Tim Eyman must be held accountable for lying to the public during last year’s I-976 campaign

Election Postmortem

Last year, during the campaign for and against Initiative 976, sponsor Tim Eyman told a lot of whoppers as he crisscrossed the state promoting the incredibly destructive measure to gut funding for multimodal transportation investments… whoppers that were often repeated in the mass media without being debunked or even challenged.

With the Supreme Court on the verge of hearing oral arguments in the legal challenge against I-976 in just eleven days, it’s a good time to reflect anew on the ramifications that would result from I-976’s implementation, and a good time to hold Tim Eyman accountable for his many fibs and fabrications, especially given that Eyman is now a candidate for governor, the highest office in the state.

One of Eyman’s whoppers, which we addressed in an advisory on September 24th, 2019 (read it here), concerned the statewide fiscal fallout from I-976.

I-976 sought to repeal vehicle fees at three different levels (state, regional/Sound Transit, and local) as well as a slice of the sales tax on vehicle sales that is dedicated to transportation improvements.

During the course of the campaign Eyman claimed — falsely — that there was a “$3.5 billion surplus” that lawmakers could tap to backfill the big hole that I-976 would leave from gutting those revenue sources.

“There is more than enough revenue to backfill any affected government program,” Eyman wrongly declared on multiple occasions as he pitched the initiative.

The Seattle Times’ Heidi Groover was one of the few reporters who took the trouble of carefully unpacking and analyzing Eyman’s claim, in a story that ran on October 30th, close to Election Day.

“That [$3.5 billion] figure, now about $3.1 billion in the latest available projections, includes the state’s rainy-day fund that even some conservative groups are hesitant to drain,” Groover reported.

“About $2.2 billion is in that fund. Lawmakers need a three-fifths vote to spend from that account — except after catastrophic events and during times of low employment growth. The remaining $952 million in reserves are not in the rainy-day fund and could be spent with a simple majority.”

Groover’s story goes on to recount what happened to agencies like Washington State Ferries after Eyman’s I-695 was partially implemented twenty years ago.

As mentioned, in many other stories we saw, including one that was billed as a fact-checking segment, Eyman’s claim about there being “more than enough revenue to backfill any affected government program” was repeated without being debunked or even being challenged like it should have been.

As a consequence, some voters may have bought into the false notion that I-976 was a free lunch and that its approval would not jeopardize projects.

(Postelection research by Stuart Elway’s firm later validated that most voters are not in favor of cuts to projects.)

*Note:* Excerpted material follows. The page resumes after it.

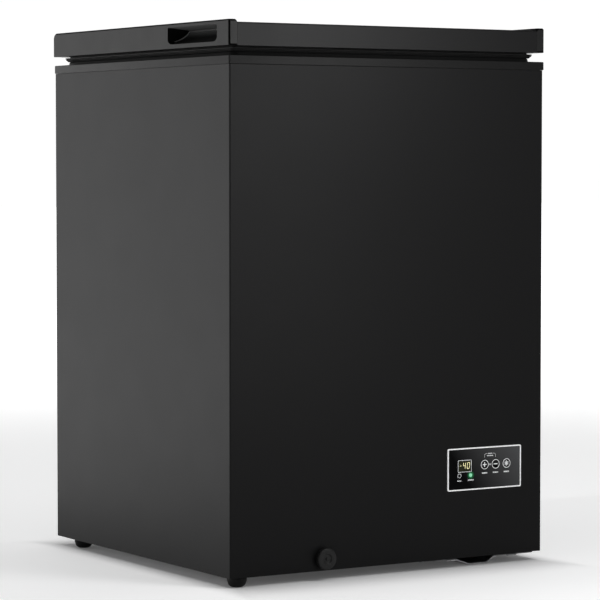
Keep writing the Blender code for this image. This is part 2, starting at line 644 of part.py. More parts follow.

“During the campaign against I-976, we made it abundantly clear that there was no ‘$3.5 billion net surplus’ and that Tim Eyman was lying,” said Northwest Progressive Institute founder and executive director Andrew Villeneuve.

“Monies set aside for a rainy day in the budget stabilization account are not surplus funds, they are emergency funds, and they are constitutionally protected precisely to guard against the possibility of being raided to pay for things that aren’t actual emergencies… like the irresponsible tax cutting schemes of a shoplifting grifter obsessed with instant gratification. The events of the last few months have demonstrated exactly what we meant last autumn when we said there was no surplus.”

“The emergency that we were saving for has arrived. We now need every penny of the rainy day fund and our reserves to stabilize our budget and avoid horrific cuts to services.”

The rainy day fund is not enough to cover the fiscal hole the state is facing, so lawmakers will either need to raise revenue, borrow money, seek federal assistance, or do all three to avoid horrific cuts to services.

“Washington State couldn’t afford Tim Eyman’s I-976 in 2019 and it certainly can’t afford I-976 now,” Villeneuve added. “Because I-976 is blatantly unconstitutional, there is still an opportunity for it to be defeated in the Supreme Court before it can start wreaking havoc on our already-suffering communities. We are grateful to all the plaintiffs who have carried on the fight against I-976 in the courts, and we are hopeful that when the case is finally over, I-976 will have been struck down in its entirety and Washingtonians will have dodged a massive transportation budget bomb. In the meantime, Tim Eyman must be held accountable for his lies at every opportunity.”